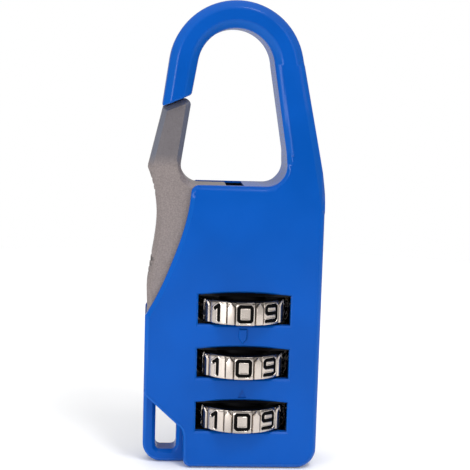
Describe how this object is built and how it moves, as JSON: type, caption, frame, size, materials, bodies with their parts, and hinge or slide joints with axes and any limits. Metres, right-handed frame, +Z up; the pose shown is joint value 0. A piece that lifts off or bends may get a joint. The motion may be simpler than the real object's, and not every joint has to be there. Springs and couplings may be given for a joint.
{
  "type": "combination padlock",
  "caption": "Carabiner-shaped combination padlock: case with integral hook, inward-swinging gate, number wheels and a lanyard loop.",
  "frame": {"origin": "on the ground under the middle of the lock, which stands on its bottom face", "axes": "+X across the face to the side with the hook's long leg, +Y from the front face to the back, +Z up towards the hook"},
  "size_m": [0.0264, 0.0142, 0.07],
  "materials": {
    "blue_paint": "glossy blue powder paint on die-cast zinc",
    "satin_zinc": "satin blasted die-cast zinc",
    "dial_chrome": "bright plated zinc with black filled digits",
    "pin_steel": "plain turned steel",
    "screw_steel": "zinc plated steel",
    "spring_steel": "bare spring wire",
    "dark_steel": "blackened steel",
    "bush_brass": "plain turned brass"
  },
  "bodies": {
    "case": {"front_case": "blue_paint", "back_cover": "blue_paint", "cover_screws": "screw_steel", "gate_pivot_pin": "pin_steel", "gate_spring": "spring_steel", "shaft_spring": "spring_steel", "shaft_bush": "bush_brass", "end_bush": "bush_brass", "detent_spring": "spring_steel", "detent_rivets": "bush_brass", "reset_spring": "spring_steel"},
    "gate": {"gate": "satin_zinc"},
    "shaft": {"locking_shaft": "pin_steel"},
    "reset": {"reset_pin": "pin_steel"},
    "wheel_1": {"dial_1": "dial_chrome", "code_sleeve_1": "dark_steel"},
    "wheel_2": {"dial_2": "dial_chrome", "code_sleeve_2": "dark_steel"},
    "wheel_3": {"dial_3": "dial_chrome", "code_sleeve_3": "dark_steel"}
  },
  "joints": [
    {"name": "gate_swing", "type": "hinge", "parent": "case", "child": "gate", "pos_m": [-0.0098, 0, 0.0251], "axis": [0, 1, 0], "range_deg": [0, 12], "stiffness_Nm_per_rad": 0.02, "springref_deg": -17.19, "deforming": ["gate_spring", "shaft_spring"]},
    {"name": "shaft_slide", "type": "slide", "parent": "case", "child": "shaft", "axis": [0, 0, -1], "range_m": [0, 0.0024]},
    {"name": "wheel_1_spin", "type": "hinge", "parent": "case", "child": "wheel_1", "pos_m": [0.00163, 0, 0.02421], "axis": [0, 0, 1], "continuous": true},
    {"name": "wheel_2_spin", "type": "hinge", "parent": "case", "child": "wheel_2", "pos_m": [0.00163, 0, 0.01599], "axis": [0, 0, 1], "continuous": true},
    {"name": "wheel_3_spin", "type": "hinge", "parent": "case", "child": "wheel_3", "pos_m": [0.00163, 0, 0.00777], "axis": [0, 0, 1], "continuous": true},
    {"name": "reset_press", "type": "slide", "parent": "case", "child": "reset", "axis": [0, 0, 1], "range_m": [0, 0.0006], "stiffness_N_per_m": 150, "springref_m": -0.0002, "deforming": ["reset_spring"]}
  ],
  "couplings": [
    {"joint": "shaft_slide", "follows": "gate_swing", "m_per_rad": 0.011459}
  ]
}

——————————

What to do ▸ Copy out every line of the listing that contains the string "joints".

Exercise response ▸
Describe how this object is built and how it moves, as JSON: type, caption, frame, size, materials, bodies with their parts, and hinge or slide joints with axes and any limits. Metres, right-handed frame, +Z up; the pose shown is joint value 0. A piece that lifts off or bends may get a joint. The motion may be simpler than the real object's, and not every joint has to be there. Springs and couplings may be given for a joint.
  "joints": [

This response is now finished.